The first conference took place in 2016, followed by one in 2019.
“We came away with massive list of barriers and also lots that could be done,” says the campaigner about the most recent conference.
“They had realised it’s a problem, but they had never even gone out and talked to the people they were wanting to reach. People came away and said they felt moved and they really wanted to create this change we were talking about.”

Mya-Rose is passionate about connecting more people with nature. Photo by Ellie Pipe
Mya-Rose says she does feel that in general attitudes are changing. “Until a few months ago, I felt like I was shouting at a brick wall,” she tells Bristol24/7. “I’m now finally starting to hear my own ideas repeated back to me in terms of diversity.”
She points out that the environmental sector is the second worse in the country for representation in the UK, and the countryside is often viewed as white and elitist.
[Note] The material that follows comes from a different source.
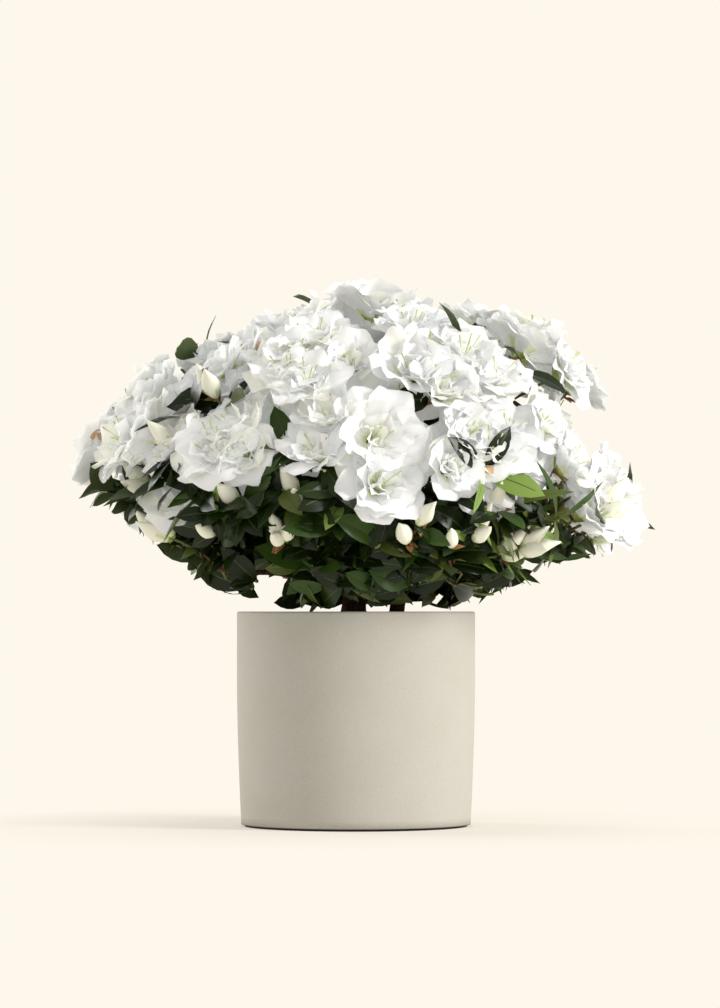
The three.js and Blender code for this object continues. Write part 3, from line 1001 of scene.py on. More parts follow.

Mya-Rose says real engagement involves listening to VME people and the barriers they face, as well as making nature relevant and accessible.
The youngest person to see half the world’s birds – that’s 5,369 – Mya-Rose says it is important for her to have access to nature as an escape from the stresses of exams, not to mention trolls she has to face on social media.
Knowing first-hand the health benefits of being outdoors, she wants to share these with others, adding: “As a young person, it’s very easy to feel disenfranchised by the system because it’s not easy to make your voice heard.
“We need environmental organisations not to just stay in their bubble because we need everyone to be engaged and that’s why I think diversity is so important.”
Mya-Rose will receive her honorary doctorate on February 20.